* [Task goal]: Report how many lines contain "bodies", with no other words.

* [Dataset content]:
┌────────
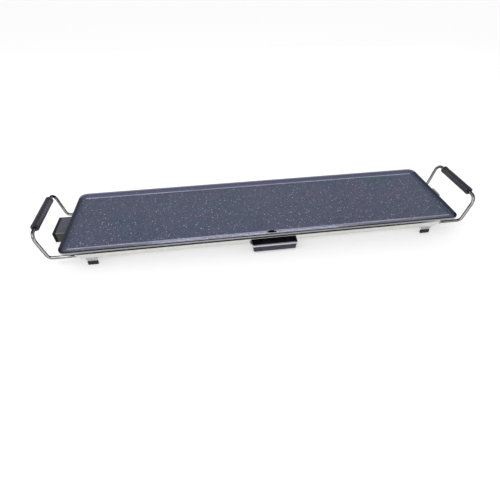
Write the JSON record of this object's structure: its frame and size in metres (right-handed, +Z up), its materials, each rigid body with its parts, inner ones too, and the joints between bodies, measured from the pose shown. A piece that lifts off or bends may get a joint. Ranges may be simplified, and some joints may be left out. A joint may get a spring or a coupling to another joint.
{
  "type": "electric plancha grill",
  "caption": "Long coated griddle plate on a low steel stand with bent rod handles, a sliding drip drawer and a thermostat socket under one end.",
  "frame": {"origin": "on the table under the middle of the grill, level with the undersides of the four foot caps", "axes": "+X along the plate towards the end without the socket, -Y towards the user and the way the drawer opens, +Z up"},
  "size_m": [1.0166, 0.23, 0.0991],
  "materials": {
    "grill_plate": "cast, speckled non-stick coating, bare lip",
    "heating_element": "oxidised steel tube",
    "element_straps": "zinc-plated strip",
    "strap_screws": "zinc-plated",
    "probe_sleeve": "drawn steel tube",
    "socket_hood": "dark satin sheet",
    "terminal_plate": "zinc-plated sheet",
    "hood_screws": "zinc-plated",
    "terminal_pins": "nickel-plated pins",
    "terminal_beads": "unglazed white ceramic",
    "earth_blades": "nickel-plated spring strip",
    "lifting_tab": "zinc-plated sheet",
    "tab_screws": "zinc-plated",
    "locating_studs": "turned steel",
    "front_rail": "bright stainless sheet",
    "rear_rail": "bright stainless sheet",
    "right_handle_rod": "chrome-plated rod",
    "left_handle_rod": "chrome-plated rod",
    "right_grip": "moulded phenolic",
    "left_grip": "moulded phenolic",
    "right_leg_brace": "zinc-plated sheet",
    "left_leg_brace": "zinc-plated sheet",
    "foot_cap_front_right": "moulded rubber",
    "foot_cap_front_left": "moulded rubber",
    "foot_cap_rear_right": "moulded rubber",
    "foot_cap_rear_left": "moulded rubber",
    "plate_posts": "steatite posts",
    "post_screws": "zinc-plated",
    "frame_screws": "zinc-plated",
    "frame_nuts": "zinc-plated",
    "heat_shield": "mill-finish sheet",
    "shield_rivets": "blind rivets",
    "drawer_runner_left": "zinc-plated sheet",
    "drawer_runner_right": "zinc-plated sheet",
    "runner_rivets": "blind rivets",
    "drip_drawer": "moulded plastic"
  },
  "bodies": {
    "stand": {"front_rail": "front_rail", "rear_rail": "rear_rail", "right_handle_rod": "right_handle_rod", "left_handle_rod": "left_handle_rod", "right_grip": "right_grip", "left_grip": "left_grip", "right_leg_brace": "right_leg_brace", "left_leg_brace": "left_leg_brace", "foot_cap_front_right": "foot_cap_front_right", "foot_cap_front_left": "foot_cap_front_left", "foot_cap_rear_right": "foot_cap_rear_right", "foot_cap_rear_left": "foot_cap_rear_left", "plate_posts": "plate_posts", "post_screws": "post_screws", "frame_screws": "frame_screws", "frame_nuts": "frame_nuts", "heat_shield": "heat_shield", "shield_rivets": "shield_rivets", "drawer_runner_left": "drawer_runner_left", "drawer_runner_right": "drawer_runner_right", "runner_rivets": "runner_rivets"},
    "drawer": {"drip_drawer": "drip_drawer"},
    "plate_unit": {"grill_plate": "grill_plate", "heating_element": "heating_element", "element_straps": "element_straps", "strap_screws": "strap_screws", "probe_sleeve": "probe_sleeve", "socket_hood": "socket_hood", "terminal_plate": "terminal_plate", "hood_screws": "hood_screws", "terminal_pins": "terminal_pins", "terminal_beads": "terminal_beads", "earth_blades": "earth_blades", "lifting_tab": "lifting_tab", "tab_screws": "tab_screws", "locating_studs": "locating_studs"}
  },
  "joints": [
    {"name": "drawer_slide", "type": "slide", "parent": "stand", "child": "drawer", "axis": [0, -1, 0], "range_m": [0, 0.06]},
    {"name": "plate_lift", "type": "slide", "parent": "stand", "child": "plate_unit", "axis": [0, 0, 1], "range_m": [0, 0.06]}
  ]
}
└────────
* [Result]: 2